Startup Profile

item Wants to Bury the CRM and Replace It With an AI Sidekick

May 2026 · 3 min read

The customer relationship management category is one of the oldest and most lucrative in enterprise software, but it is also one of the most hated. Sellers complain about pipeline hygiene, support managers complain about data drift, and operations teams complain about the dozens of integrations required to make any of it useful. item, a Y Combinator Fall 2025 startup based in San Francisco, is betting that the entire shape of the CRM is wrong for an AI-native era – and that the right replacement looks less like a database with forms and more like a colleague.

item connects to all of a company’s customer-facing tools, gathers and enriches context automatically, and becomes the single source of truth from which both human teams and AI agents can act. At the center of the experience is the Assistant – described by the company as a “sidekick for daily work” – which can send follow-ups, research leads, or add deals on a simple prompt rather than through a labyrinth of dropdowns, custom fields, and required workflows. For repeatable processes, item users build Agents trained the way a manager would train a new hire: by writing documents that describe how the work should be done. Once trained, item Agents run sales, support, and account management workflows autonomously, with humans stepping in for judgment calls rather than data entry.

The pitch lands at a moment of unusual tension in the CRM market. The dominant incumbents have spent the last two years scrambling to bolt generative AI onto fundamentally form-driven products, and many customers are skeptical that the resulting features amount to more than expensive copilots draped over an old paradigm. item argues that the database-and-forms abstraction is the problem, not the absence of an AI sidebar – a stance that puts the company in direct philosophical opposition to nearly every legacy vendor. By treating the CRM as a context layer rather than a system of record that humans must constantly feed, item aims to flip the relationship between user and software: instead of the user serving the CRM, the CRM serves the user.

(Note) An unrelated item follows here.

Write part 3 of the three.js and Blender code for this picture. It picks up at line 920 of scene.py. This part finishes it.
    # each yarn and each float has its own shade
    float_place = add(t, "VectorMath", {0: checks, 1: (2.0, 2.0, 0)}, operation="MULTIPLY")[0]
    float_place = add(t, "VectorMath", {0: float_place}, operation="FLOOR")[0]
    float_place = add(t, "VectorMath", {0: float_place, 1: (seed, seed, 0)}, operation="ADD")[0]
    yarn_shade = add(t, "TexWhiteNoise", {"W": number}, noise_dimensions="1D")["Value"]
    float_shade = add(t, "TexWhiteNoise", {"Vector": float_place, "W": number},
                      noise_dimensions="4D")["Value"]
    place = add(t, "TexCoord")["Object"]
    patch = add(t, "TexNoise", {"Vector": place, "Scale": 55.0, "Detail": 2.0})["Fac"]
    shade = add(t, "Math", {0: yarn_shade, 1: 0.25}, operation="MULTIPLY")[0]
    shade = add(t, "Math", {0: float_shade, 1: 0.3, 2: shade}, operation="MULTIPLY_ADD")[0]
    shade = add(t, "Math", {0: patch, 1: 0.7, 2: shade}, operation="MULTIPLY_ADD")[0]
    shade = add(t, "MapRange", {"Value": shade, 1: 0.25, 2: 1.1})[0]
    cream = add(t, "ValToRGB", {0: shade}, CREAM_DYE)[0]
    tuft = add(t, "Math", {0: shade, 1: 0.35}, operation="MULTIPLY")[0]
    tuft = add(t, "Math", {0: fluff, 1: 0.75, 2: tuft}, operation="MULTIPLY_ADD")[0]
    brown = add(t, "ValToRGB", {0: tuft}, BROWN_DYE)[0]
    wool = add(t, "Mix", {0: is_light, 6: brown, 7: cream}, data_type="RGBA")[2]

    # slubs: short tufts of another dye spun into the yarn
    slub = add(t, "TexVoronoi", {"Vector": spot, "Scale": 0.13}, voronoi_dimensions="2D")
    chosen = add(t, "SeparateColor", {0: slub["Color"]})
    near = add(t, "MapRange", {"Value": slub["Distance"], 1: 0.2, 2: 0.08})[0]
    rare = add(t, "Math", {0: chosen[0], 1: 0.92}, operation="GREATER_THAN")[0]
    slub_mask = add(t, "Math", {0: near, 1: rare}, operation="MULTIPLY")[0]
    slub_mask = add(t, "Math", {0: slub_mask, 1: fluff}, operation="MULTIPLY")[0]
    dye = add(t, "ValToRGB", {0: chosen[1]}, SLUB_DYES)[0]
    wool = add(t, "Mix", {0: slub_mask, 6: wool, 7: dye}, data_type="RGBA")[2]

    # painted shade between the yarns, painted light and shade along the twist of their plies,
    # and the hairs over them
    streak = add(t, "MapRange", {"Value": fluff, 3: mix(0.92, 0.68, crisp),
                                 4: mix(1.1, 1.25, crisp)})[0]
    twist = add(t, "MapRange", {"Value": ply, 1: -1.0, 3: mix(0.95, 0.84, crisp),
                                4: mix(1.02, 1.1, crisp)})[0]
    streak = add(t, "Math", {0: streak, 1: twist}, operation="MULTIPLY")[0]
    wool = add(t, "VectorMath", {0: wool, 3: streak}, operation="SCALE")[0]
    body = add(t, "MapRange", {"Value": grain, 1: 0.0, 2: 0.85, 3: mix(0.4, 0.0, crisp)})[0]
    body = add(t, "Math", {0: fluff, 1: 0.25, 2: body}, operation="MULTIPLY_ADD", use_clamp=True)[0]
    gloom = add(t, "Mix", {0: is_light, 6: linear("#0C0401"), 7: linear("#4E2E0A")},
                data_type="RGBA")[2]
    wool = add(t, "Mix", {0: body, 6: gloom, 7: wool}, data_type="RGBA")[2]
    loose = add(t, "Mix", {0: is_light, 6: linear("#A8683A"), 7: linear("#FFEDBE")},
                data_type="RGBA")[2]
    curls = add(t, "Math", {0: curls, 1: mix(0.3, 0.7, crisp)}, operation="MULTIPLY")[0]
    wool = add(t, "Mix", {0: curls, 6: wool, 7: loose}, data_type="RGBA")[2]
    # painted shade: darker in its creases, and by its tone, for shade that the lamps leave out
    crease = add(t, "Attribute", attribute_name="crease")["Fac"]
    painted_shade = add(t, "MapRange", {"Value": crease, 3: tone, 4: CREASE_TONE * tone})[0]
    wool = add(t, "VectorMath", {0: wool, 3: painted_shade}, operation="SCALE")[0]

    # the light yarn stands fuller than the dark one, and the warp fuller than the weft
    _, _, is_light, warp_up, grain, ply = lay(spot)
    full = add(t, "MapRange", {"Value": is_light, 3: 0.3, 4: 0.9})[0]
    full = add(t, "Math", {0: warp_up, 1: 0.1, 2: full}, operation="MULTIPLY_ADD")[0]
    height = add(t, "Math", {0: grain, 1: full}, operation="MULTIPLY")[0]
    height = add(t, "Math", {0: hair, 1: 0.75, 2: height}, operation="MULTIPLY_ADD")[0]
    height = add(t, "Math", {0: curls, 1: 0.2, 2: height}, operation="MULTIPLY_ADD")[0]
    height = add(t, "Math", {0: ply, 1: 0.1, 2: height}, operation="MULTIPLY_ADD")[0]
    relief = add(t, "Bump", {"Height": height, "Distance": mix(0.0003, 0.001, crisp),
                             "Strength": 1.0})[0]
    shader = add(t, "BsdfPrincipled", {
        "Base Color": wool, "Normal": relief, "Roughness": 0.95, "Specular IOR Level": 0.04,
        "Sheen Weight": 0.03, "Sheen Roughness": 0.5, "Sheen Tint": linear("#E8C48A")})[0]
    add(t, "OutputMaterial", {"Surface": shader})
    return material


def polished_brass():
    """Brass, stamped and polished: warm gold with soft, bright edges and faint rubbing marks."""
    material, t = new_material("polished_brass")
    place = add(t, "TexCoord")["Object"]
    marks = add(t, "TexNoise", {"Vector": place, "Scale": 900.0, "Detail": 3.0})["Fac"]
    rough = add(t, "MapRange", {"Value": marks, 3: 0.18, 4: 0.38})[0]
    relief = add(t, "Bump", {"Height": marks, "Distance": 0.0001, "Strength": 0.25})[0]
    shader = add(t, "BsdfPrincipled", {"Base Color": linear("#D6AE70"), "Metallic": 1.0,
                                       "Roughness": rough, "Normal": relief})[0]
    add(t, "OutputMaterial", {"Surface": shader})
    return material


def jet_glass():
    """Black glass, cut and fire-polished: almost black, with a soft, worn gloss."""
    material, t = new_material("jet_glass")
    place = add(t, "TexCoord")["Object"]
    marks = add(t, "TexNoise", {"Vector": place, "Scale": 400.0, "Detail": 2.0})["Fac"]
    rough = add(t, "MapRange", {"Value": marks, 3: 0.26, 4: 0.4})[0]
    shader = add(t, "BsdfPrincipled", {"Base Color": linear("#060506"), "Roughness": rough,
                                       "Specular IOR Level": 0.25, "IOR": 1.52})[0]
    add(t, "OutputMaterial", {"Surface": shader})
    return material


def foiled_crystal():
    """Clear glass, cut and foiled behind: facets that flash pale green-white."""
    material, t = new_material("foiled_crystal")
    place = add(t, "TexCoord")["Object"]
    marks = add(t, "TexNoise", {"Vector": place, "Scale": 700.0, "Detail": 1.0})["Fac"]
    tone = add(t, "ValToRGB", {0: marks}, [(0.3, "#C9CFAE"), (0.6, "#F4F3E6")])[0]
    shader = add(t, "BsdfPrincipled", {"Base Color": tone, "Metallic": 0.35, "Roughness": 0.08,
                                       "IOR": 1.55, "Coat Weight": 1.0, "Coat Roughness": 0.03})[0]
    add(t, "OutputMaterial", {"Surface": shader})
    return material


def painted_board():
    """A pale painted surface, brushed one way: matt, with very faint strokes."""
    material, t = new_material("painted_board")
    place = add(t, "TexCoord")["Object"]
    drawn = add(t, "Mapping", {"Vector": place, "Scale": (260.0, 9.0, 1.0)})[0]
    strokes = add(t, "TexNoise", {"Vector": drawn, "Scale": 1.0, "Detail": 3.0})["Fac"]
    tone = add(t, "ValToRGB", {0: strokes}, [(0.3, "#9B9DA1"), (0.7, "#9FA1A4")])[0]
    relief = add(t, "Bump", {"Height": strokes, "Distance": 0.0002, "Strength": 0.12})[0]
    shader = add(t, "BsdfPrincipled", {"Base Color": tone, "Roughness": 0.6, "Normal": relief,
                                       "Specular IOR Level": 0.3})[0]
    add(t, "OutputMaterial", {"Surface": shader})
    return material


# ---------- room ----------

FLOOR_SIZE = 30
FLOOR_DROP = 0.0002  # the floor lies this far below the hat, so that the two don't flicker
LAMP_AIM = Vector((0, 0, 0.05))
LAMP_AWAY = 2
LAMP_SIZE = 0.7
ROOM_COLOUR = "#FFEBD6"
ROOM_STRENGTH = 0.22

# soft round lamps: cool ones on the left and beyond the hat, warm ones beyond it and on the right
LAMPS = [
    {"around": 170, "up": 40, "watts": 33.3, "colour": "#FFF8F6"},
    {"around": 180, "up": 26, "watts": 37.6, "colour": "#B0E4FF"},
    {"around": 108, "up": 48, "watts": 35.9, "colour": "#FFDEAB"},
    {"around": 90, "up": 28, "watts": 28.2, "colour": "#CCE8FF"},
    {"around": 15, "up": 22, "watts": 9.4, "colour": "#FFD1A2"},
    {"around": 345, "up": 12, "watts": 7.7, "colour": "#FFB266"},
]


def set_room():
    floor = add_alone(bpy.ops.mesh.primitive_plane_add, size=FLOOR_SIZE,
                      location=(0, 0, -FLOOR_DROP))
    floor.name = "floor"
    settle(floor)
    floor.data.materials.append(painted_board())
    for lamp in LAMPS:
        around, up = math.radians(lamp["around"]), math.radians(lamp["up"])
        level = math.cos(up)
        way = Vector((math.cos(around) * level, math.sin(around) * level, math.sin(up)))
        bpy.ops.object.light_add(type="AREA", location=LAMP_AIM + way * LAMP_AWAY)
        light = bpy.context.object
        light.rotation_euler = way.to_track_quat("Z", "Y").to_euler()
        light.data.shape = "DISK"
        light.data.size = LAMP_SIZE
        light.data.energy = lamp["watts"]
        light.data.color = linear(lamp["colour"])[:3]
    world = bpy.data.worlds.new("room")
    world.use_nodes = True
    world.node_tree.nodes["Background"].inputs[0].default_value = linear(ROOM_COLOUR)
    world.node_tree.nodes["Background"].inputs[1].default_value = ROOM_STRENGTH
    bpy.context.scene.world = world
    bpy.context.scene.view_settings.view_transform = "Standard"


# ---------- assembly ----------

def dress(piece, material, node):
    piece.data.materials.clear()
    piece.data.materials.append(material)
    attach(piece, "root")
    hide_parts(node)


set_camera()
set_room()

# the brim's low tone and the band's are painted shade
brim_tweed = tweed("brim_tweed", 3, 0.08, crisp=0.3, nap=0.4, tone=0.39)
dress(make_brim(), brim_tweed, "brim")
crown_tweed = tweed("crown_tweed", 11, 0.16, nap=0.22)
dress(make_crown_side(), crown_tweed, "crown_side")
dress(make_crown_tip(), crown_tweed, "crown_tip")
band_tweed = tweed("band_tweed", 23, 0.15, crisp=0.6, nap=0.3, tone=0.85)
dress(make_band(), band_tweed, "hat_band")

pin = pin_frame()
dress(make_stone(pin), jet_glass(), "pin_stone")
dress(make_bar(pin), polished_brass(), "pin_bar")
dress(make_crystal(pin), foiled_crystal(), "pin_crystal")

Founded in 2024 by Andres Santanilla, a second-time founder, and Akshay Guthal, item is a six-person team operating out of San Francisco. The company is hiring its first product engineers and is squarely positioned as AI CRM software for the B2B, Automation, and AI Assistant categories – a wedge that could prove decisive if it converts even a small fraction of the disenchanted Salesforce or HubSpot user base. The market opportunity is enormous: CRM is a multi-billion-dollar category and the lifecycle workflows around it – outbound sales, customer support, account management – represent a meaningful share of every B2B company’s labor budget.